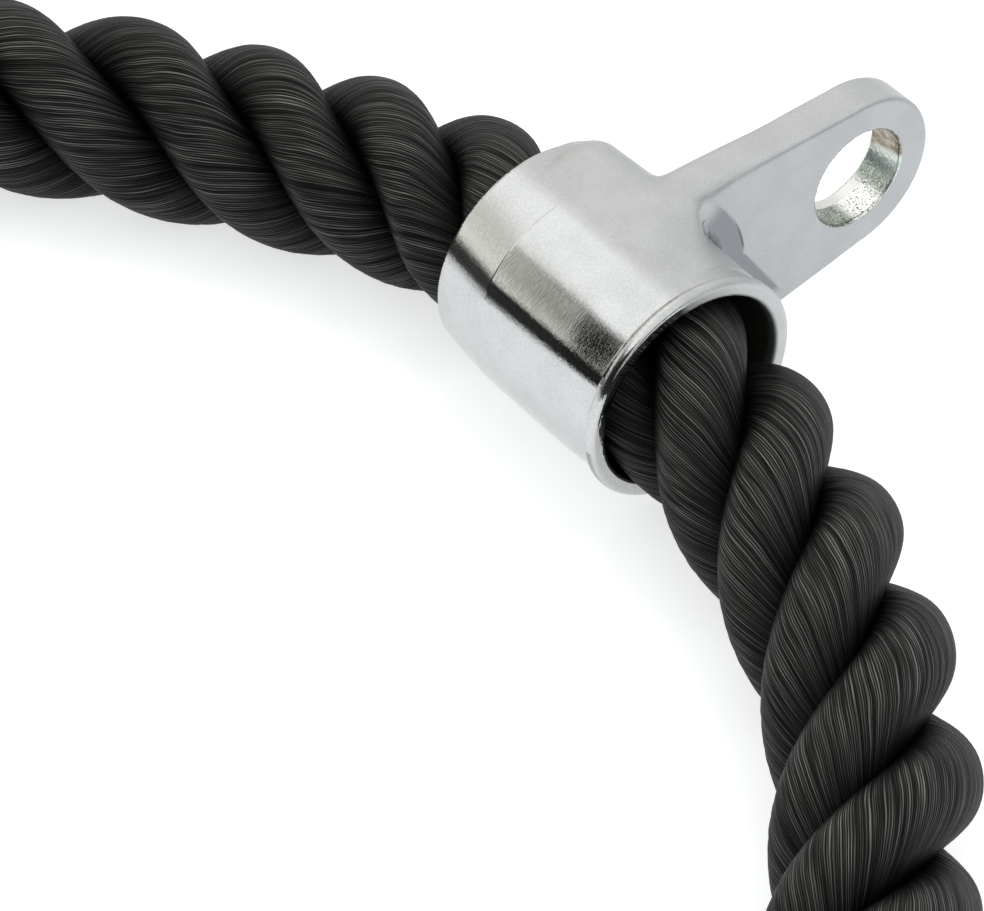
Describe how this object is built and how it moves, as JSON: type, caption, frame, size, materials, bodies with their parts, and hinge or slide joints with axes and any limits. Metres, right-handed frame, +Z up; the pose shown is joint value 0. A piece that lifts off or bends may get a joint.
---
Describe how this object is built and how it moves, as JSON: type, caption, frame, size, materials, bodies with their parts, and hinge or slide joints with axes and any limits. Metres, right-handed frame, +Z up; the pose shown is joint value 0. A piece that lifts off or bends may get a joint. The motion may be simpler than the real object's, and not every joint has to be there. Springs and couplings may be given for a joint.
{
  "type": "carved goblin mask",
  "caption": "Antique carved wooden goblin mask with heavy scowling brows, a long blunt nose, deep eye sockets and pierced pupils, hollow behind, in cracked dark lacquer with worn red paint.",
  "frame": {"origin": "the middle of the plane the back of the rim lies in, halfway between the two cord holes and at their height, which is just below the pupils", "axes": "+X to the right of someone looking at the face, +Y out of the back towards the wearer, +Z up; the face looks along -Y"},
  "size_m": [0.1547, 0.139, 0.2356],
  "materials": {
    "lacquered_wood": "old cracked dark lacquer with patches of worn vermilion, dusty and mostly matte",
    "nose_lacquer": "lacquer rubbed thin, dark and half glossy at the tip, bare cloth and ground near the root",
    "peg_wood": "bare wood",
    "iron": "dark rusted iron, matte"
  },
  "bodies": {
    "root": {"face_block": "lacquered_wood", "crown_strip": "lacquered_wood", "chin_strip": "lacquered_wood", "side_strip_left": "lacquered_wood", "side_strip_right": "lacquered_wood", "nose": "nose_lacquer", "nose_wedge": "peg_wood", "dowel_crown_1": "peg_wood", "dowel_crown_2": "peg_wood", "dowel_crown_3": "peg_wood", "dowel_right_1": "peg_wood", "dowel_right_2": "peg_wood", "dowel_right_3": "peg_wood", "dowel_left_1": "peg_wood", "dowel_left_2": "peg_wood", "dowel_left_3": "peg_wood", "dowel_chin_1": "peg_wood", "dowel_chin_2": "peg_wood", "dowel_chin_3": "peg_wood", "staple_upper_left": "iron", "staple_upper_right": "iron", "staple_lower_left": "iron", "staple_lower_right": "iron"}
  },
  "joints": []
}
* * *
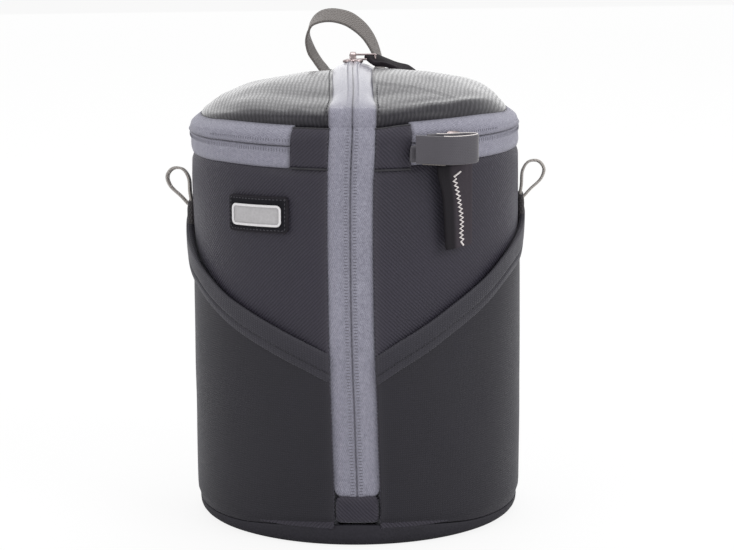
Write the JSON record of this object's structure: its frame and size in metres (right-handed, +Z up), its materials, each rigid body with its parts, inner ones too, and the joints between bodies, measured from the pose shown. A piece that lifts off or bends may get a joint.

The exercise: Find every line that has "between" in it, then return those lines.

Reply to the task:
  "frame": {"origin": "the middle of the plane the back of the rim lies in, halfway between the two cord holes and at their height, which is just below the pupils", "axes": "+X to the right of someone looking at the face, +Y out of the back towards the wearer, +Z up; the face looks along -Y"},
Write the JSON record of this object's structure: its frame and size in metres (right-handed, +Z up), its materials, each rigid body with its parts, inner ones too, and the joints between bodies, measured from the pose shown. A piece that lifts off or bends may get a joint.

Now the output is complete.